◆ Problem details: Copy out each line that has "code" in it.

'''

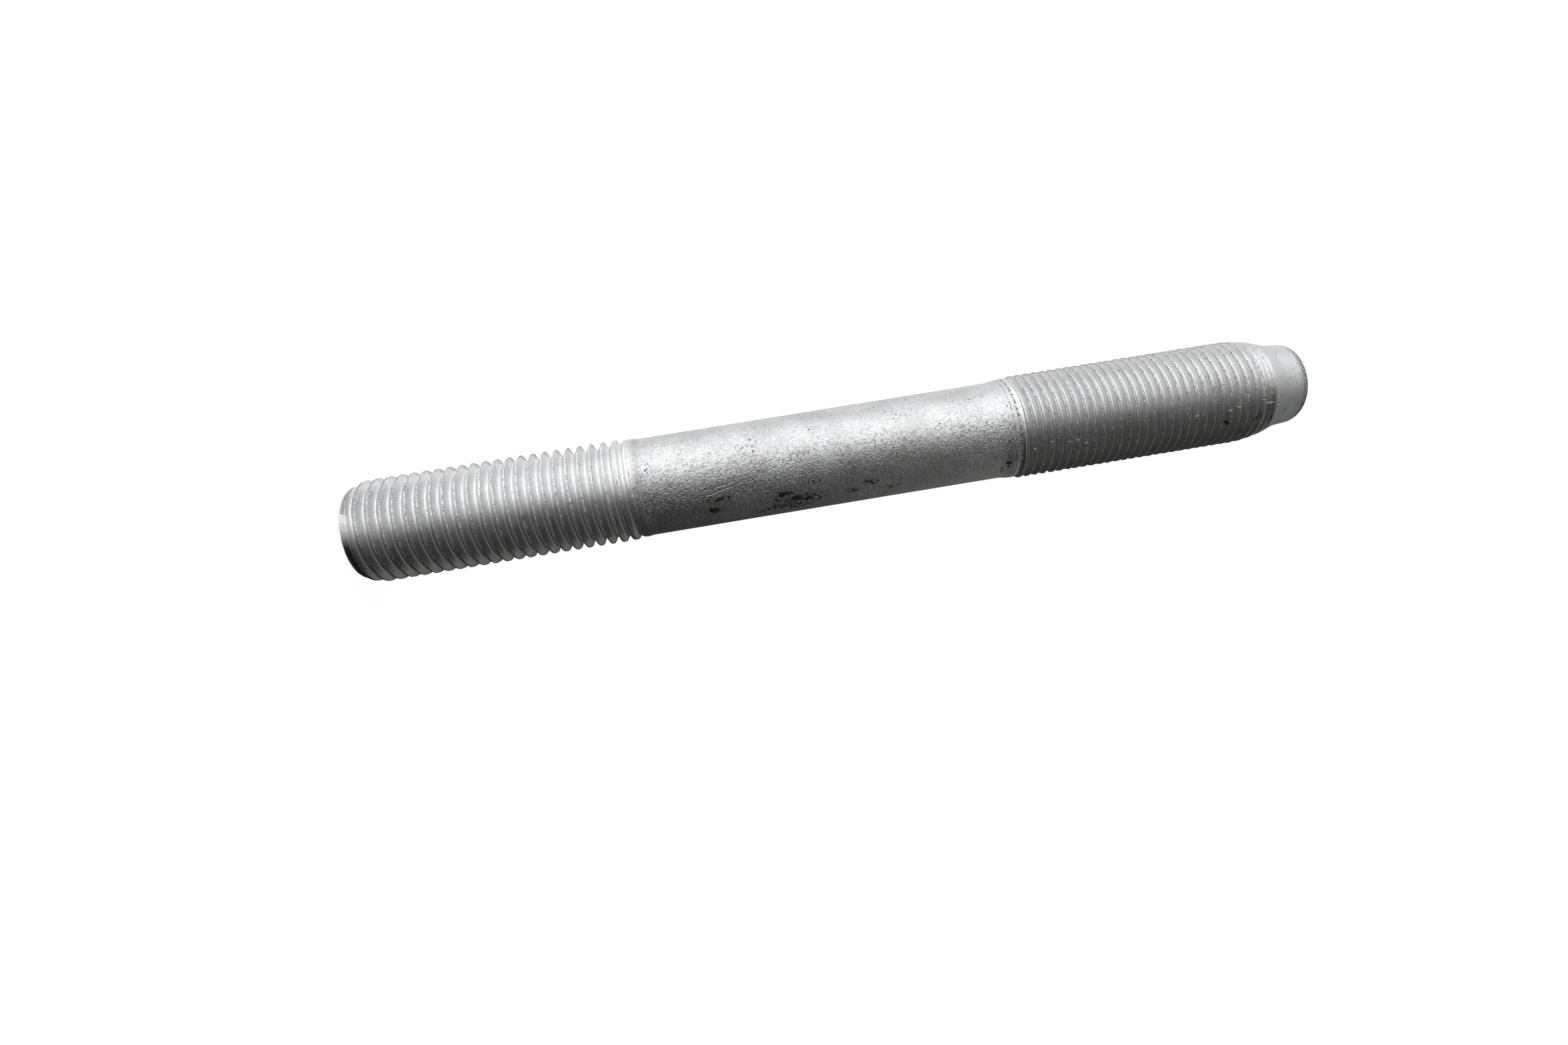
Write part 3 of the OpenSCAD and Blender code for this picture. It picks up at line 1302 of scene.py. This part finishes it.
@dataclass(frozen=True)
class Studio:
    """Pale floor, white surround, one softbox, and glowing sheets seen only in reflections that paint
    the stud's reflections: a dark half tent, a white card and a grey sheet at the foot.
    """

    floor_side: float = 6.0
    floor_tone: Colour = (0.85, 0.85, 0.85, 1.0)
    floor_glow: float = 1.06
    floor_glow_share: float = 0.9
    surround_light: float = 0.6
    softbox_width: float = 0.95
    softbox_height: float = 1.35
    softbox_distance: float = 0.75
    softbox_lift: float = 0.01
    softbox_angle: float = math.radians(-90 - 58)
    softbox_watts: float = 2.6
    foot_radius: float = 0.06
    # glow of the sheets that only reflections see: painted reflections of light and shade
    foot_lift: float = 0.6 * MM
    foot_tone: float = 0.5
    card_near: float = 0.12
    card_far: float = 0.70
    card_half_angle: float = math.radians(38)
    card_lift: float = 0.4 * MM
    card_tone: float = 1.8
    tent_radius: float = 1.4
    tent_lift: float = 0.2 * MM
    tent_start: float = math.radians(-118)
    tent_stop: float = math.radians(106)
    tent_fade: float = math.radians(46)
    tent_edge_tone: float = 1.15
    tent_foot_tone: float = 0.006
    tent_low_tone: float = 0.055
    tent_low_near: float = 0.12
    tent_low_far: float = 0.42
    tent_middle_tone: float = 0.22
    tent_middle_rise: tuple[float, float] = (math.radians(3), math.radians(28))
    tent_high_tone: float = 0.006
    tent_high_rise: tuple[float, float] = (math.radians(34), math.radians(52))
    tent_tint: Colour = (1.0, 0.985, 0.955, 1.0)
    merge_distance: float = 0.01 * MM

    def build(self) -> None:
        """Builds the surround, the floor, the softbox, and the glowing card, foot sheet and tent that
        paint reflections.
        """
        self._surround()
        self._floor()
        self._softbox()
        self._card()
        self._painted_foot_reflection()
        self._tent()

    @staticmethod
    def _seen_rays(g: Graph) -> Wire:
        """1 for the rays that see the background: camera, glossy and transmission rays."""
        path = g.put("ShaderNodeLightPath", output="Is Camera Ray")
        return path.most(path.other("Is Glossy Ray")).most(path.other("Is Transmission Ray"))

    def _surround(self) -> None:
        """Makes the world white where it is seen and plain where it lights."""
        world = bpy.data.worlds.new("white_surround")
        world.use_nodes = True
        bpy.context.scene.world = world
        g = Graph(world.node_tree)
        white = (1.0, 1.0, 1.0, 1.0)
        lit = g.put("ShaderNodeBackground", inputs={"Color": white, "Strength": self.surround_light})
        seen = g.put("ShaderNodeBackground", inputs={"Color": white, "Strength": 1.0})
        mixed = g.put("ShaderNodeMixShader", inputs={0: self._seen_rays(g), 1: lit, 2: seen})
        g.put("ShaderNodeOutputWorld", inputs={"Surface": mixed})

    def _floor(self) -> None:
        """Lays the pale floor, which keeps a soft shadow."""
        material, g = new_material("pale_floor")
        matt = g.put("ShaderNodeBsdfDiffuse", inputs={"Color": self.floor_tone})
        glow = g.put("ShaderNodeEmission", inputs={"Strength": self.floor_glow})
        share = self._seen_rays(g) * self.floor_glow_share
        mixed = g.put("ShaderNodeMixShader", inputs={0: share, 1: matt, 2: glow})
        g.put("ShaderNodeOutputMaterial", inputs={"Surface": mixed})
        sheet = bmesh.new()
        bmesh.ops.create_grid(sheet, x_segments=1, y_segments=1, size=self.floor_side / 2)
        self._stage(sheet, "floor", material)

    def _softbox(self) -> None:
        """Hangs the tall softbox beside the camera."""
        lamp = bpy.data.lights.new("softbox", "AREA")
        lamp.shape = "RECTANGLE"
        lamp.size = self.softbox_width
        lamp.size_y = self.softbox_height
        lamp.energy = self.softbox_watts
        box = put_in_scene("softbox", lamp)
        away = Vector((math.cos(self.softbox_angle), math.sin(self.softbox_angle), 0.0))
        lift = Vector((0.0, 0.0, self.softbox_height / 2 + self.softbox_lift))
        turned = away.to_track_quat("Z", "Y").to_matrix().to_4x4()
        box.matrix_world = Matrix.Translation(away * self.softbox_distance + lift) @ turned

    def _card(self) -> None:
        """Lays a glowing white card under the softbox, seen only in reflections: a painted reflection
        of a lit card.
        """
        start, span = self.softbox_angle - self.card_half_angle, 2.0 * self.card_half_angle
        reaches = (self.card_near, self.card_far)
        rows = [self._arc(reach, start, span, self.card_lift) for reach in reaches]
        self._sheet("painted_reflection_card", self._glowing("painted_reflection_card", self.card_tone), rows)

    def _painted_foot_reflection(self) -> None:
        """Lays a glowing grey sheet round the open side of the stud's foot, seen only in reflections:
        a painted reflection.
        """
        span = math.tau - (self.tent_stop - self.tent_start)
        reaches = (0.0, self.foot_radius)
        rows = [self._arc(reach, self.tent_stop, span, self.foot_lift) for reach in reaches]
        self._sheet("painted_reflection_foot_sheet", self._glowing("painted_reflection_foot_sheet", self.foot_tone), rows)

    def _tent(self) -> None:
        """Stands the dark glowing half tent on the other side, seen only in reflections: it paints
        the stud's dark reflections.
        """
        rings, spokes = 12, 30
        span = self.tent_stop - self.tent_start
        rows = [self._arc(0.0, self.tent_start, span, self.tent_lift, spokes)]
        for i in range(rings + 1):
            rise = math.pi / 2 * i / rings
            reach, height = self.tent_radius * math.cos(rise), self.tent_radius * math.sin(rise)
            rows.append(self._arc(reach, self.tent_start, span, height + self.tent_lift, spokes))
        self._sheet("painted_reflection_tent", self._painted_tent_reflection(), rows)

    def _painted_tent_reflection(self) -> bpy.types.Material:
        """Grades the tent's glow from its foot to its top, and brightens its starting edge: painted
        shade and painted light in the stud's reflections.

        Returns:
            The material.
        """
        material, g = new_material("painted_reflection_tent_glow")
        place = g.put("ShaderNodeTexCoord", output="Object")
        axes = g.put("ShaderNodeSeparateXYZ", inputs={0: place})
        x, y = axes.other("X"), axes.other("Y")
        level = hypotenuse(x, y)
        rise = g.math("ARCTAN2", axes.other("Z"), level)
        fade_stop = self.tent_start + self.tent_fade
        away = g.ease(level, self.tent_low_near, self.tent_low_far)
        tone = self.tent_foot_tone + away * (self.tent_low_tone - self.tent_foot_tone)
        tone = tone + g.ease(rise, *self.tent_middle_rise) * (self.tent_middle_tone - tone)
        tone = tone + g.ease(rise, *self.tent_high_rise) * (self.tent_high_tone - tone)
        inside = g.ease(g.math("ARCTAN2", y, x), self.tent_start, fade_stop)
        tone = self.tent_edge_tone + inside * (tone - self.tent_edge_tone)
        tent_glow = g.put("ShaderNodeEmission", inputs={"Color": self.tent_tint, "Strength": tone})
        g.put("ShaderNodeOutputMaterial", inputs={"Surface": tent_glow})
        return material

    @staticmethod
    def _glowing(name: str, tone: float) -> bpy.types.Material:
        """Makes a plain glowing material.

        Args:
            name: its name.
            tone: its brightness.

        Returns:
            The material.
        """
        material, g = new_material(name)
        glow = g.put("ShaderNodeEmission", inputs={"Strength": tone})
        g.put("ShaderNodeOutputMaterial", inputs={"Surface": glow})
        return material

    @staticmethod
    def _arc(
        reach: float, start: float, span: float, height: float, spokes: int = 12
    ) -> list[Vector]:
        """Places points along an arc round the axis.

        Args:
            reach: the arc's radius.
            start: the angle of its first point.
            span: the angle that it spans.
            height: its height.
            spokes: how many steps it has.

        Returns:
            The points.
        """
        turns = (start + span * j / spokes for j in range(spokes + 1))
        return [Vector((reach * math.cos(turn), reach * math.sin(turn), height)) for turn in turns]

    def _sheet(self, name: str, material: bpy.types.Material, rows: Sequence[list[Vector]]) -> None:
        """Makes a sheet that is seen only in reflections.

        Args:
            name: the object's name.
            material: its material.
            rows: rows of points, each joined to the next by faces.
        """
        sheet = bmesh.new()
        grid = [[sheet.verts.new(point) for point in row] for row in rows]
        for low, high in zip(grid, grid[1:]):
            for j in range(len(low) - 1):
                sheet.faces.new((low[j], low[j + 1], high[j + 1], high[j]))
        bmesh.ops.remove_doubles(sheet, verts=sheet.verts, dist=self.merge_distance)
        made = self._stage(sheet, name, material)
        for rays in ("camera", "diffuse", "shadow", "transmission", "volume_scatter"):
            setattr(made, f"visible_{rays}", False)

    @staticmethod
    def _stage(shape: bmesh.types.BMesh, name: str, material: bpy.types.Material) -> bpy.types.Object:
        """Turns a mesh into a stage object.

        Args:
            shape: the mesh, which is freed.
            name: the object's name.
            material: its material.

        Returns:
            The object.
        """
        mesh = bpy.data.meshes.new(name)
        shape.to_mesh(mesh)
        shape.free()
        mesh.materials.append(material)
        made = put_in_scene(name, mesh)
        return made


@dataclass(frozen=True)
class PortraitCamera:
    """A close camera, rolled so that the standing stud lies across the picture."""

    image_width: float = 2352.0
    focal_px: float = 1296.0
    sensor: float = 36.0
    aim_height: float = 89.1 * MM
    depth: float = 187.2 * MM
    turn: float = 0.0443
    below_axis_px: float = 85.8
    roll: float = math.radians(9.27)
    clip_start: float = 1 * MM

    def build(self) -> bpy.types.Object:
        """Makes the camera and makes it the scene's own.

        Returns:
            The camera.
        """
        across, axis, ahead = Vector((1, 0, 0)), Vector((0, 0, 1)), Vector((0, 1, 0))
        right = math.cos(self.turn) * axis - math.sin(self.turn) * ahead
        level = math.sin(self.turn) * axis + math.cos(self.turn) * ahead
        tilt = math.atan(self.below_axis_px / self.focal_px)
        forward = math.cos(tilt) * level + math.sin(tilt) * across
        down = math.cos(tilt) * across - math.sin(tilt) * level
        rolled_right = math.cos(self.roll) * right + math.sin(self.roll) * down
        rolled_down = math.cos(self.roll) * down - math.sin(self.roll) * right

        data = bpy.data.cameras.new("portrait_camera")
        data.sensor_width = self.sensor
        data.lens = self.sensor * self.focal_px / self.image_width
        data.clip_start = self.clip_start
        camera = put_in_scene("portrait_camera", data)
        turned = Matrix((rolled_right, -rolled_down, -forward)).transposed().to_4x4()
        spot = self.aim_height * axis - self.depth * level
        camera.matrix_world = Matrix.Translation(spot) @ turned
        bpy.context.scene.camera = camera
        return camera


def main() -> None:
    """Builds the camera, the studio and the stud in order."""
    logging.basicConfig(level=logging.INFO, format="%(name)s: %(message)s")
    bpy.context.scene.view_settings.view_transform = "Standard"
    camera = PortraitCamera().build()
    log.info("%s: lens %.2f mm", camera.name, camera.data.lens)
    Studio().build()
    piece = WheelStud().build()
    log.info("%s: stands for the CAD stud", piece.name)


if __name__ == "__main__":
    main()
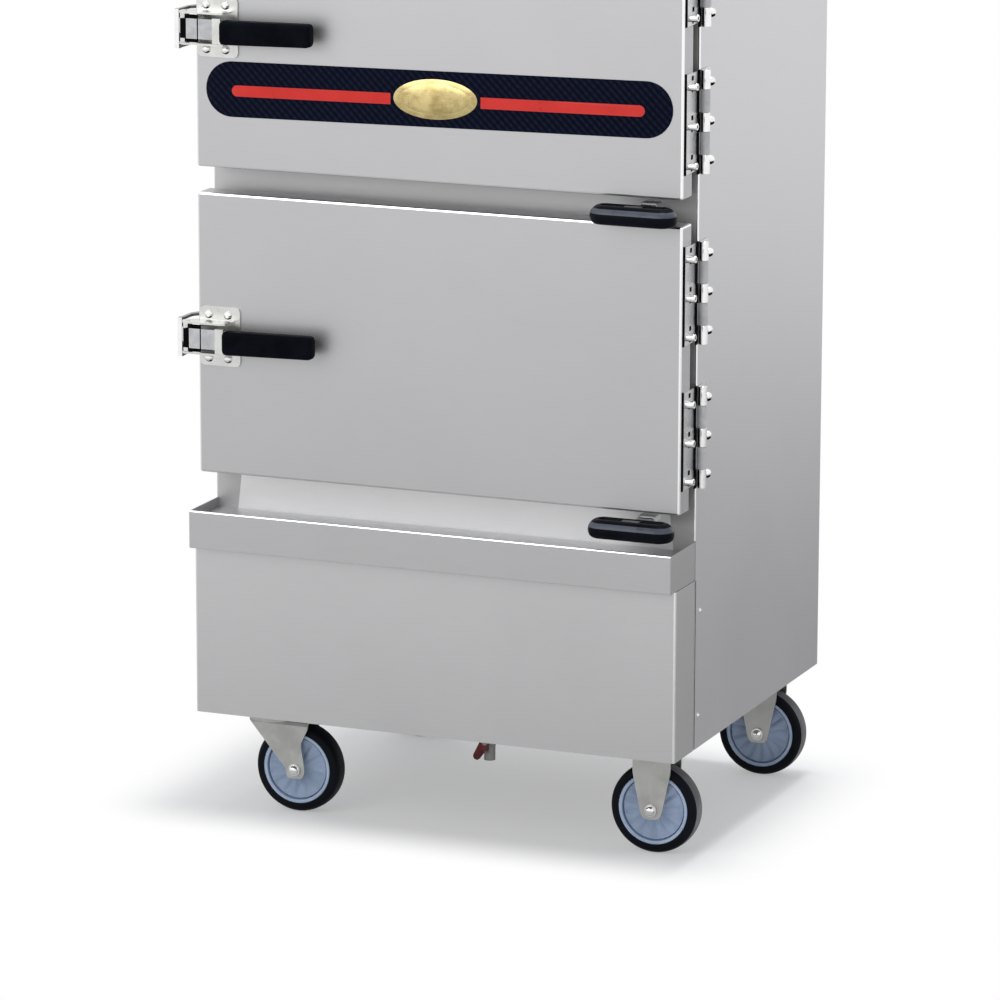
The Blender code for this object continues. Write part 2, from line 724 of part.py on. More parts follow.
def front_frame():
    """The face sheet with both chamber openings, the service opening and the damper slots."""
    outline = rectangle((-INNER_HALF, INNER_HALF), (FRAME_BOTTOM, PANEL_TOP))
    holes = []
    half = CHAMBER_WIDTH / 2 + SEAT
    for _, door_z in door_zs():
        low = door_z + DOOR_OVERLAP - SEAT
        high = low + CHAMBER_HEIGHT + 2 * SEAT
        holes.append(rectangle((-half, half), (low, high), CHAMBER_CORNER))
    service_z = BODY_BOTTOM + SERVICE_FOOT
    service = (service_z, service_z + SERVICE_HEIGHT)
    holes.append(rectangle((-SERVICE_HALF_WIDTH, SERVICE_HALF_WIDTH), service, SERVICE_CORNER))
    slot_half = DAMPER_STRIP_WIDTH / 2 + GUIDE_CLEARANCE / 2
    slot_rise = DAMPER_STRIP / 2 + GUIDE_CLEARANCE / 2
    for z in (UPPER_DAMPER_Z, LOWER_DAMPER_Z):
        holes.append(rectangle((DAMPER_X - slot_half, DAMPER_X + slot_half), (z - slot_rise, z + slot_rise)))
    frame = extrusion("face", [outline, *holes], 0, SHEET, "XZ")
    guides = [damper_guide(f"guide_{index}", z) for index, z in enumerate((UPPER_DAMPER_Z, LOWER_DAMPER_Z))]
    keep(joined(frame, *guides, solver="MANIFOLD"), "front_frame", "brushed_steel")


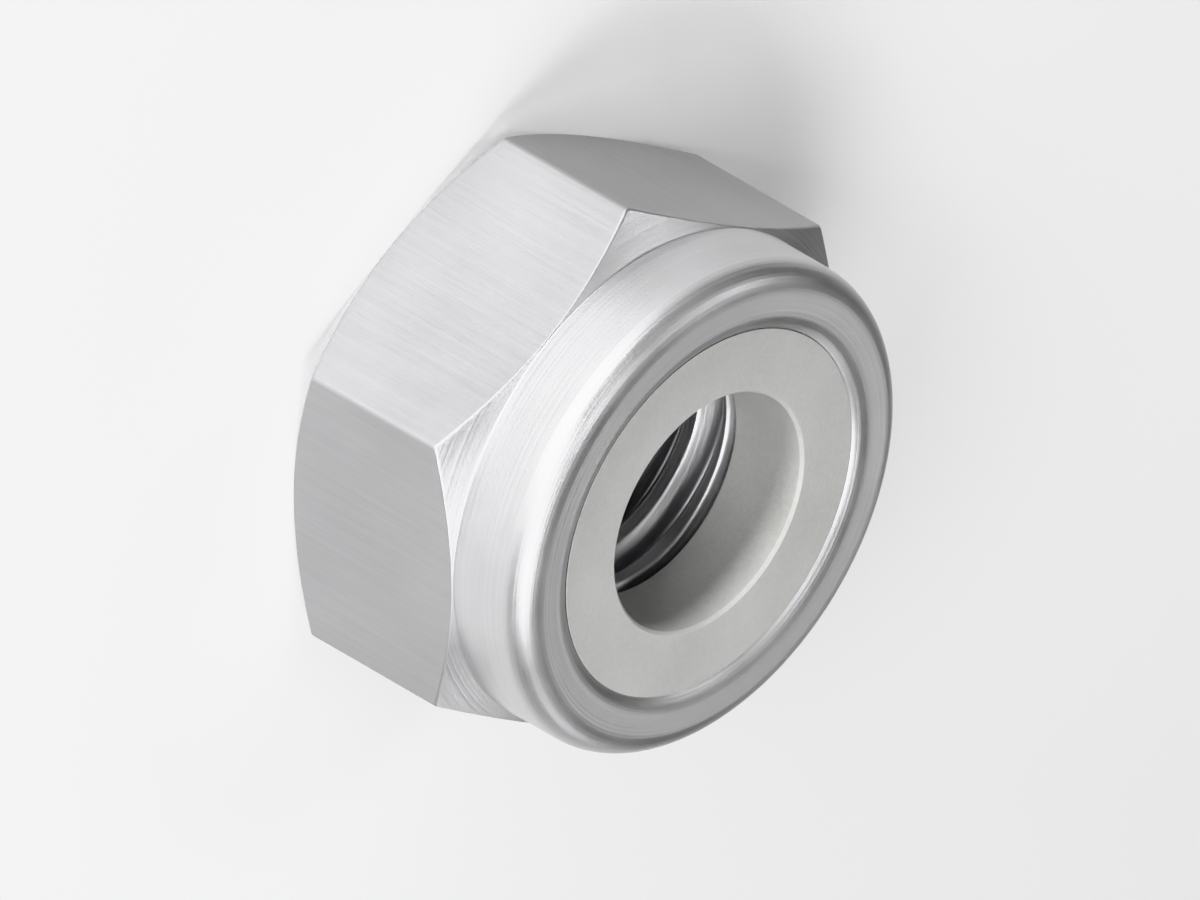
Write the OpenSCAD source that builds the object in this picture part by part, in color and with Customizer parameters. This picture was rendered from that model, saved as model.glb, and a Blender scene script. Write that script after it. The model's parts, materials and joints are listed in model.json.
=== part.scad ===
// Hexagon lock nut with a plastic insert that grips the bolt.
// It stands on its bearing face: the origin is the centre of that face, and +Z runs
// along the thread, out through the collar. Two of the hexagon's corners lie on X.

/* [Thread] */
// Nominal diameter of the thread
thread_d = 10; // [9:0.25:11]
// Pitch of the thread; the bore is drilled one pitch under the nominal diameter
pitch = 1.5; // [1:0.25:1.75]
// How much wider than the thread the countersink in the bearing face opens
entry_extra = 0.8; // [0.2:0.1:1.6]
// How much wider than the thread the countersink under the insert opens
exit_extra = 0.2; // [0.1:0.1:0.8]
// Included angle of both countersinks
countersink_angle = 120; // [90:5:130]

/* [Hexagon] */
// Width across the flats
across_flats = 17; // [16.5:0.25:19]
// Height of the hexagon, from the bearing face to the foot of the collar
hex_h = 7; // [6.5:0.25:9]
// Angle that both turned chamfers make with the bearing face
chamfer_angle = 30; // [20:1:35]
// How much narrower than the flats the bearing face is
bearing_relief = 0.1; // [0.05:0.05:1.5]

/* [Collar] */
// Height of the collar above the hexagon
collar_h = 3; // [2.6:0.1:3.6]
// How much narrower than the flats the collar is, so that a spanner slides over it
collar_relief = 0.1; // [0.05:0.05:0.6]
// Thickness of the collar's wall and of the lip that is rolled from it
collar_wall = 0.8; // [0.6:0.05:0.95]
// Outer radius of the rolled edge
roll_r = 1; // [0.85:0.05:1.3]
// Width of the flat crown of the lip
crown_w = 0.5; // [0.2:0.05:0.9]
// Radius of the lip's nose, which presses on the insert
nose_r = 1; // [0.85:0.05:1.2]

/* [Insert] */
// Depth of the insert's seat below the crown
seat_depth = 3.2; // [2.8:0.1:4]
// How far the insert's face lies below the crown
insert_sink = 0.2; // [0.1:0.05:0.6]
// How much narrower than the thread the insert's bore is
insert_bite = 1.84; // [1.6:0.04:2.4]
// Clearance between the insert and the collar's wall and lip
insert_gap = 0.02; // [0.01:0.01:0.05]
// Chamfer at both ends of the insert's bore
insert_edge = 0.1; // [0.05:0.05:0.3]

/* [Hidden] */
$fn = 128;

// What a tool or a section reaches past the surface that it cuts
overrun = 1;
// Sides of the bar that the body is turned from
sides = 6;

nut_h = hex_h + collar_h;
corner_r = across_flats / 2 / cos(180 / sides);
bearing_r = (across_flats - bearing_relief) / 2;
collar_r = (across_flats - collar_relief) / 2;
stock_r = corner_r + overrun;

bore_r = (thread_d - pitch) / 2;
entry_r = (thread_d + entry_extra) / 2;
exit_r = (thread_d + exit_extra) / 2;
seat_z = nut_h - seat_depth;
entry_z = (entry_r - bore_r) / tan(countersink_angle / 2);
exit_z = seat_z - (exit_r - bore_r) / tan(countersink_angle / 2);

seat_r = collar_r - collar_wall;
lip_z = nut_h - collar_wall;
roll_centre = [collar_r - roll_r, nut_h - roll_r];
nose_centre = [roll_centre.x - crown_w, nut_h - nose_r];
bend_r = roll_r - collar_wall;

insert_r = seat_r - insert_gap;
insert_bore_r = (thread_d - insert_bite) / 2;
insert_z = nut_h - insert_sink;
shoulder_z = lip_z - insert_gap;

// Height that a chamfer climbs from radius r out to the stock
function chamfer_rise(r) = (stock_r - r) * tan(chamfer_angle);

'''

◆ Final result:
Write part 3 of the OpenSCAD and Blender code for this picture. It picks up at line 1302 of scene.py. This part finishes it.
The Blender code for this object continues. Write part 2, from line 724 of part.py on. More parts follow.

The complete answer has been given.